#### Material
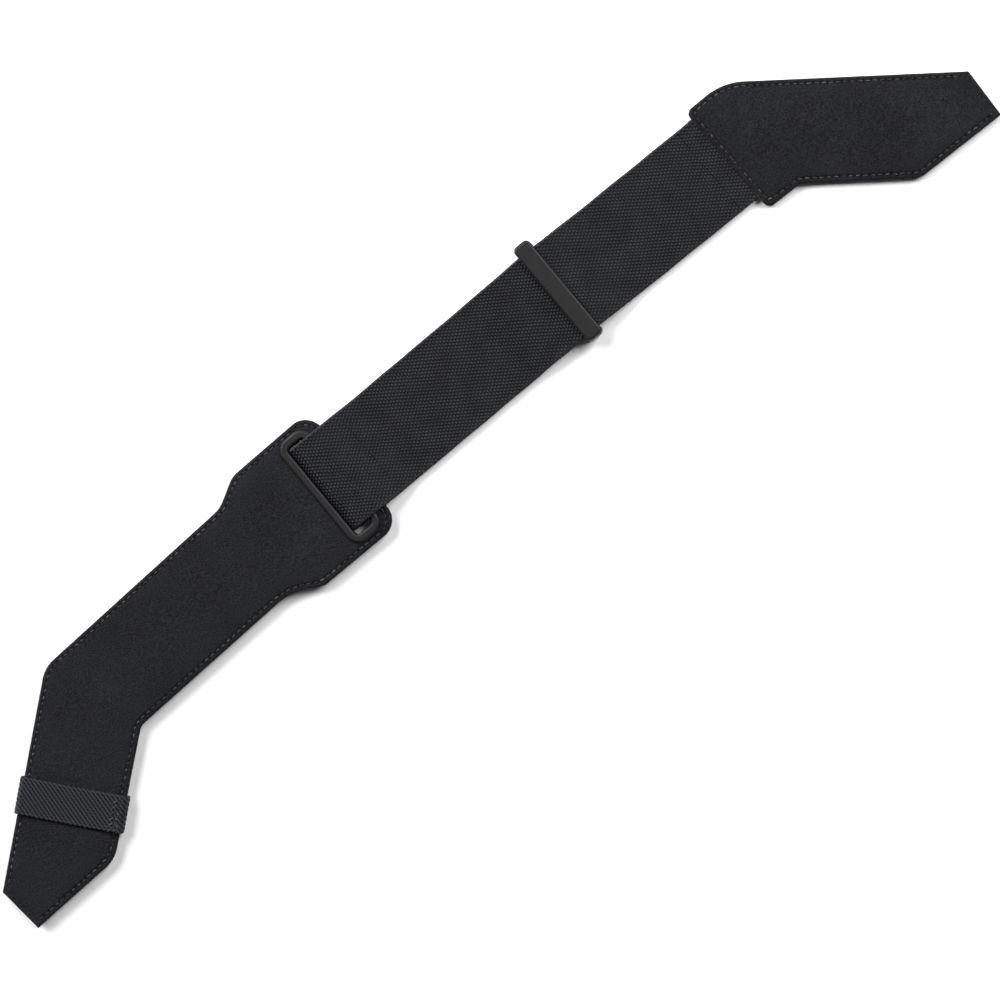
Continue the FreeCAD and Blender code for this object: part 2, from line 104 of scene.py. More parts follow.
def roundedLine(points, radii, step=0.05):
    # Straight runs through the points; each inner corner becomes the arc that touches both its runs.
    points = np.asarray(points, float)
    line = [points[:1]]
    for before, corner, after, radius in zip(points, points[1:], points[2:], radii):
        into = (corner - before) / np.linalg.norm(corner - before)
        out = (after - corner) / np.linalg.norm(after - corner)
        turn = math.atan2(into[0] * out[1] - into[1] * out[0], float(into @ out))
        reach = radius * math.tan(abs(turn) / 2)
        side = math.copysign(1.0, turn)
        centre = corner - into * reach + np.array([-into[1], into[0]]) * radius * side
        first = corner - into * reach - centre
        angles = np.linspace(0, turn, max(3, int(abs(turn) * radius / step)))
        cos, sin = np.cos(angles), np.sin(angles)
        line.append(centre + np.stack([first[0] * cos - first[1] * sin, first[0] * sin + first[1] * cos], -1))
    line.append(points[-1:])
    return np.concatenate(line)


def evenly(line, step):
    # The same line as points a step apart along it, and how far along each one is.
    along = np.concatenate([[0], np.cumsum(np.linalg.norm(np.diff(line, axis=0), axis=1))])
    line = line[np.concatenate([[True], np.diff(along) > 1e-9])]
    along = np.unique(along)
    spots = np.linspace(0, along[-1], max(2, int(round(along[-1] / step)) + 1))
    return np.stack([np.interp(spots, along, line[:, 0]), np.interp(spots, along, line[:, 1])], -1), spots


def newGroup(name, settings, outputs):
    # A shader group with a vector and some number settings going in, and heights or masks coming out.
    group = bpy.data.node_groups.new(name, "ShaderNodeTree")
    group.interface.new_socket(name="Vector", in_out="INPUT", socket_type="NodeSocketVector")
    for label, value in settings.items():
        socket = group.interface.new_socket(name=label, in_out="INPUT", socket_type="NodeSocketFloat")
        socket.default_value = value
    for label in outputs:
        group.interface.new_socket(name=label, in_out="OUTPUT", socket_type="NodeSocketFloat")
    return group, group.nodes.new("NodeGroupInput"), group.nodes.new("NodeGroupOutput")


def wire(tree, source, target):
    tree.links.new(source, target)


def calc(tree, operation, *values):
    # A Math node; each value is a number or a socket.
    node = tree.nodes.new("ShaderNodeMath")
    node.operation = operation
    for socket, value in zip(node.inputs, values):
        if isinstance(value, (int, float)):
            socket.default_value = value
        else:
            wire(tree, value, socket)
    return node.outputs[0]


def weaveGroup():
    # Staggered dots of a woven elastic: the product of two cosines, one along the cloth and one across it,
    # plus half a cosine along it at twice the rate.
    group, given, put = newGroup("basketWeave", {"Along": 2.0, "Across": 1.5}, ["Height"])
    split = group.nodes.new("ShaderNodeSeparateXYZ")
    wire(group, given.outputs["Vector"], split.inputs[0])
    waves = []
    for axis, pitch in (("X", "Along"), ("Y", "Across")):
        turns = calc(group, "DIVIDE", split.outputs[axis], given.outputs[pitch])
        waves.append(calc(group, "COSINE", calc(group, "MULTIPLY", turns, 2 * math.pi)))
    dots = calc(group, "MULTIPLY", waves[0], waves[1])
    rows = calc(group, "MULTIPLY_ADD", calc(group, "MULTIPLY", waves[0], waves[0]), 2.0, -1.0)
    wire(group, calc(group, "MULTIPLY_ADD", rows, 0.5, dots), put.inputs["Height"])
    return group


def ribGroup():
    # Slanting ribs: a cosine of the distance along plus slope times the distance across. Each rib is beaded
    # by a weaker cosine of the distance across. The second output is high in the grooves, for painted shade
    # there.
    group, given, put = newGroup("twillRib", {"Pitch": 2.0, "Slope": 1.0, "Yarn": 1.1}, ["Height", "ValleyShade"])
    split = group.nodes.new("ShaderNodeSeparateXYZ")
    wire(group, given.outputs["Vector"], split.inputs[0])
    slanted = calc(group, "MULTIPLY_ADD", split.outputs["Y"], given.outputs["Slope"], split.outputs["X"])
    turns = calc(group, "DIVIDE", slanted, given.outputs["Pitch"])
    rib = calc(group, "COSINE", calc(group, "MULTIPLY", turns, 2 * math.pi))
    yarns = calc(group, "DIVIDE", split.outputs["Y"], given.outputs["Yarn"])
    yarn = calc(group, "COSINE", calc(group, "MULTIPLY", yarns, 2 * math.pi))
    wire(group, calc(group, "MULTIPLY_ADD", yarn, 0.25, rib), put.inputs["Height"])
    beaded = calc(group, "MULTIPLY_ADD", yarn, 0.4, rib)
    wire(group, calc(group, "MULTIPLY_ADD", beaded, -0.4, 0.5), put.inputs["ValleyShade"])
    return group


def grainGroup():
    # Cloth grain: a fine and a coarse noise, each put out by itself.
    group, given, put = newGroup("clothGrain", {"Fine": 2500.0, "Coarse": 60.0}, ["Fine", "Coarse"])
    for label in ("Fine", "Coarse"):
        noise = group.nodes.new("ShaderNodeTexNoise")
        noise.inputs["Detail"].default_value = 3.0
        wire(group, given.outputs["Vector"], noise.inputs["Vector"])
        wire(group, given.outputs[label], noise.inputs["Scale"])
        wire(group, noise.outputs["Fac"], put.inputs[label])
    return group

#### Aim
Write out, unaltered, the lines from the opening of the listing through the line that includes "return np.concatenate(line)".

#### Full output
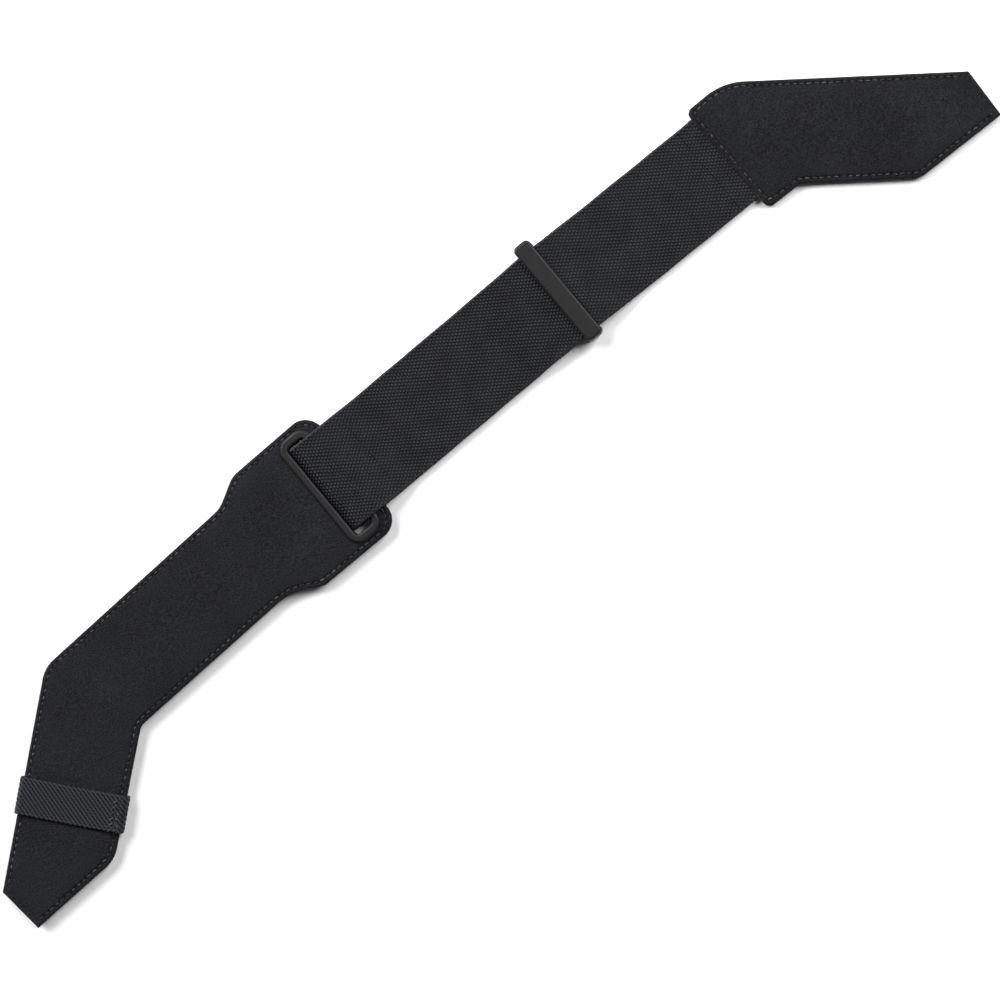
Continue the FreeCAD and Blender code for this object: part 2, from line 104 of scene.py. More parts follow.
def roundedLine(points, radii, step=0.05):
    # Straight runs through the points; each inner corner becomes the arc that touches both its runs.
    points = np.asarray(points, float)
    line = [points[:1]]
    for before, corner, after, radius in zip(points, points[1:], points[2:], radii):
        into = (corner - before) / np.linalg.norm(corner - before)
        out = (after - corner) / np.linalg.norm(after - corner)
        turn = math.atan2(into[0] * out[1] - into[1] * out[0], float(into @ out))
        reach = radius * math.tan(abs(turn) / 2)
        side = math.copysign(1.0, turn)
        centre = corner - into * reach + np.array([-into[1], into[0]]) * radius * side
        first = corner - into * reach - centre
        angles = np.linspace(0, turn, max(3, int(abs(turn) * radius / step)))
        cos, sin = np.cos(angles), np.sin(angles)
        line.append(centre + np.stack([first[0] * cos - first[1] * sin, first[0] * sin + first[1] * cos], -1))
    line.append(points[-1:])
    return np.concatenate(line)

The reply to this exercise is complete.